If a professional athlete’s body is a finely tuned machine, then his or her diet is the fuel. While some NBA players consume massive amounts of calories and indulge in some guilty pleasures, Oklahoma City Thunder guard Chris Paul does the opposite. During the summer of 2019, the NBA veteran switched to a plant-based diet.
While everyone enjoys a good meal, Paul’s new diet did more than change his shopping and cooking habits. Switching to plant-based foods actually changed the course of his NBA career.
Chris Paul’s NBA career
After two strong seasons at Wake Forest, Chris Paul entered the 2005 NBA draft. The New Orleans Hornets snagged the guard with the fourth overall pick, kicking off an impressive NBA career.
While the Hornets were playing in Oklahoma City after Hurricane Katrina, the change of location didn’t faze Chris Paul. The guard averaged 16.1 points, 7.8 assists, and 5.1 rebounds in his freshman campaign; he came within a single vote of claiming a unanimous Rookie of the Year title. Paul improved as a sophomore but missed some time due to injury.
That pattern, unfortunately, would repeat itself throughout the guard’s career; Paul would remind everyone of his potential, then slow down with a nagging injury. He missed half of the 2009-10 season with torn knee cartilage but seemed to put things back together with the Clippers. Seeming every season, however, there would be a new problem.
In Houston, things got even worse. Beyond health problems, Paul didn’t fit Mike D’Antoni’s style of offense; he started hoisting up more outside shots and, unsurprisingly, his counting numbers declined to career lows. A trade to Oklahoma City and a change of diet, however, may have given Paul a new lease on life.
A plant-based diet changed everything
The summer of 2019 changed everything for Chris Paul. While the most obvious alteration was a trade to Houston, the guard also shifted to an entirely plant-based diet.
“I chose a plant-based life. So far, so good. Not easy. But for me, it’s working. I started plant-based in June,” he told Men’s Health. “I went cold turkey. I tell you: I was itching. I thought I needed a chicken wing or something. But somehow I made it through. I had the opportunity to executive produce a movie/documentary called Game Changers, which talks about plant-based diets and how it helps athletes.”

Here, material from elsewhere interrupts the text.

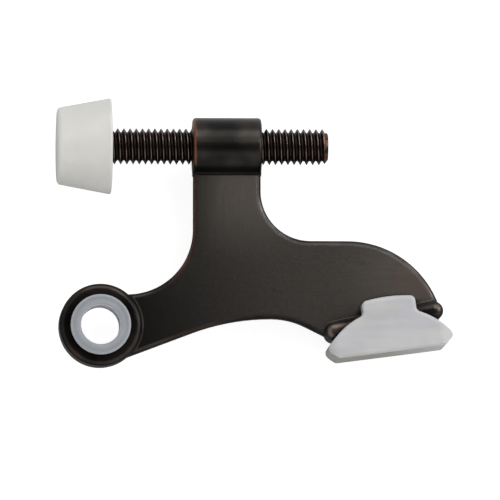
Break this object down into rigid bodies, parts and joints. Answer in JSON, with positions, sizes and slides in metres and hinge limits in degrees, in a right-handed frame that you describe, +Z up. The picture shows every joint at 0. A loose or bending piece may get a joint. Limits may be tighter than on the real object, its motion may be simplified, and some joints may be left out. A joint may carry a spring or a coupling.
{
  "type": "hinge pin door stop",
  "caption": "Hinge pin door stop: bronze casting with a bushed eye for the hinge pin, a threaded adjusting screw with a rubber bumper for the door and a rubber pad for the wall.",
  "frame": {"origin": "middle of the hinge pin bore, on the mid-plane of the casting", "axes": "+Z up along the hinge pin, out of the bush's flanged end; +X along the adjusting screw, away from the rubber bumper; +Y from the pin towards the screw"},
  "size_m": [0.0636, 0.0434, 0.0154],
  "materials": {
    "oil_rubbed_bronze": "oil rubbed bronze over a zinc casting, satin, brushed faces, copper rubbed through at the edges",
    "screw_bronze": "oil rubbed bronze over steel, copper on the thread's crests and tip",
    "white_rubber": "white moulded rubber, soft satin",
    "clear_white_rubber": "milky translucent rubber, soft satin",
    "nylon": "milky translucent nylon, satin"
  },
  "bodies": {
    "arm": {"arm_casting": "oil_rubbed_bronze", "pin_bush": "nylon", "wall_pad": "clear_white_rubber"},
    "bumper": {"door_bumper": "white_rubber"},
    "screw": {"adjusting_screw": "screw_bronze"}
  },
  "joints": [
    {"name": "screw_travel", "type": "slide", "parent": "arm", "child": "bumper", "axis": [1, 0, 0], "range_m": [-0.0105, 0.0126]},
    {"name": "screw_turn", "type": "hinge", "parent": "bumper", "child": "screw", "pos_m": [0, 0.02905, 0], "axis": [1, 0, 0], "range_deg": [-3816, 4572]}
  ],
  "couplings": [
    {"joint": "screw_turn", "follows": "screw_travel", "rad_per_m": 6283.2}
  ]
}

That diet has helped Paul stay healthier this year. Not only has he already played 54 games—he made 58 total appearances during the 2018-19 regular season—but he’s spending less time batting through soreness after games and practices.
“I do feel really good right now,” he explained. “I think the biggest change for me is the aches and pains of the season. I started working out and training and I got to Monday, Tuesday, Wednesday, and I thought, ‘am I not lifting hard enough? Am I not training hard enough? Why am I not achy?’ I ain’t trying to say you have to stay with it, but give it a try.”
Chris Paul isn’t finished just yet
This season, the Oklahoma City Thunder were supposed to be sitting at the bottom of the Western Conference. Instead of counting down the days to the draft lottery, they’ll be heading to the postseason.
Chris Paul might not be a young man anymore, but he’s no longer looking like a shell of his former self. He’s averaging over 17 points per night and earned himself a place in the 2020 NBA All-Star Game; he took advantage of that opportunity to throw down a rare alley-oop. That dunk was more than a simple two-point goal, however; it showed that the guard was back and feeling good again.
While a change of scenery and offensive scheme surely helped, Chris Paul’s diet also deserves an assist. For years, missing games due to injury seemed inevitable; now, the guard is back and feeling better than ever.